Есть царство суждений, и есть царство фактов. Его книга — потому что она только книга — существует в границах первого. Существует и тривиальный факт ее материальности, но в данном случае, как и в большинстве других подобных, он не принимает это в расчет. Критика — это система выработки суждения, поэтому для ее полноты необходимо потребовать, чтобы критический аппарат был в состоянии измерять собственную шкалу ценностей и вырабатывать суждение о постулатах собственного суждения. Но способна ли она на это? Не является ли конструкция этой «системы» такой же произвольной, как и конструкция любой самой глупейшей пирамиды? Что же она, в конце концов, такое? Строки слов, более или менее связный перезвон, галантно предполагаемый соответствующим определенным объектам и классам объектов, действиям и группам действий в царстве фактов. И каким же неуловимым волшебством можно проверить это соответствие? Что в ней есть, кроме утверждения, что это именно так!
Ясность утрачивалась. Туман быстро сгущался, и он вовсе не был окрашен в цвета дешевых красных вин. Чтобы хоть чуточку надежнее зафиксировать в мозгу очертания исчезающего смысла, он попытался «засесть за это» в письме в «Новости искусства»:
«Господа,
Обращаюсь к вам в связи с рецензией Ф.Р.Робертсона на мою книгу, хотя те несколько слов, которые займут здесь место, лишь в малой степени касаются разглагольствований мистера Робертсона, впрочем, возможно, и в не большей — самой книги «Человеческий произвол».

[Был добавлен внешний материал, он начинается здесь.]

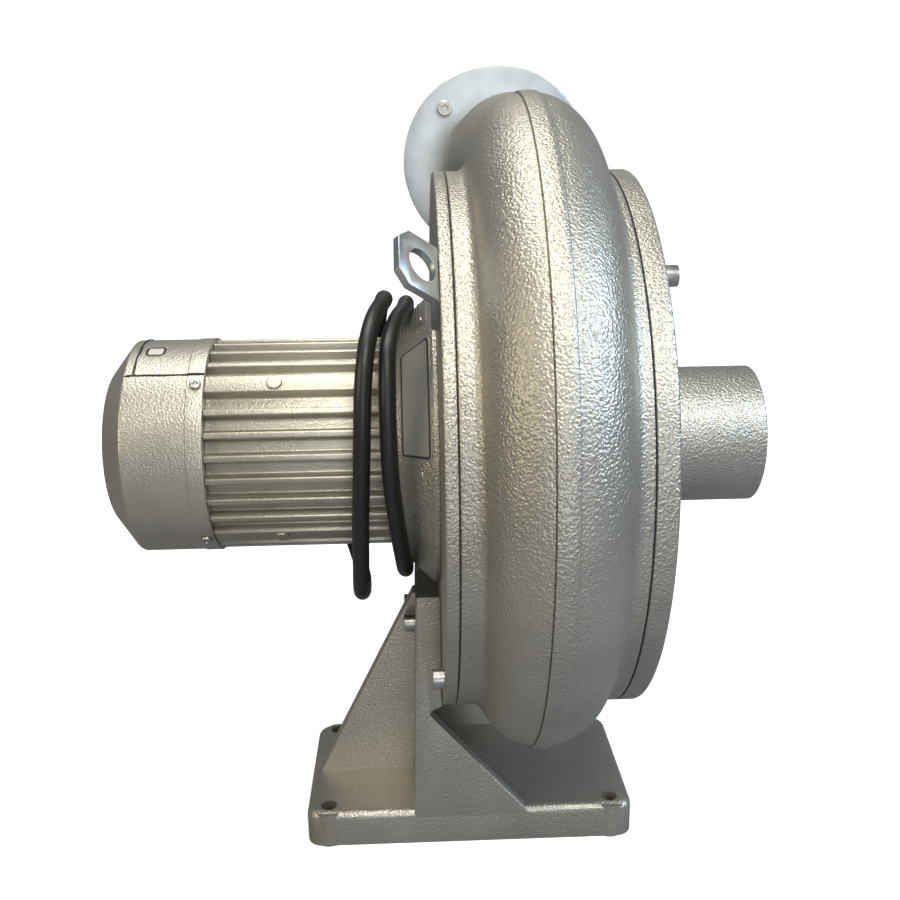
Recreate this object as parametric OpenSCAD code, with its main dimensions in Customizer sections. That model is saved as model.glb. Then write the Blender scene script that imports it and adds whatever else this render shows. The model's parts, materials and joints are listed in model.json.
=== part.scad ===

Они лишь о том, что, как Гёдель продемонстрировал в математике, Витгенштейн — в философии, Дешан и другие — соответственно каждый в своей области, самый последний постулат любой системы есть саморазоблачение, демонстрация того, что ее маленькие трюки появляются не по волшебству (что волшебникам всегда было известно), а вследствие готовности аудитории волшебника быть обманутой, тогда как сама эта готовность в значительной мере является не чем иным, как связующим раствором монолита общественного соглашения.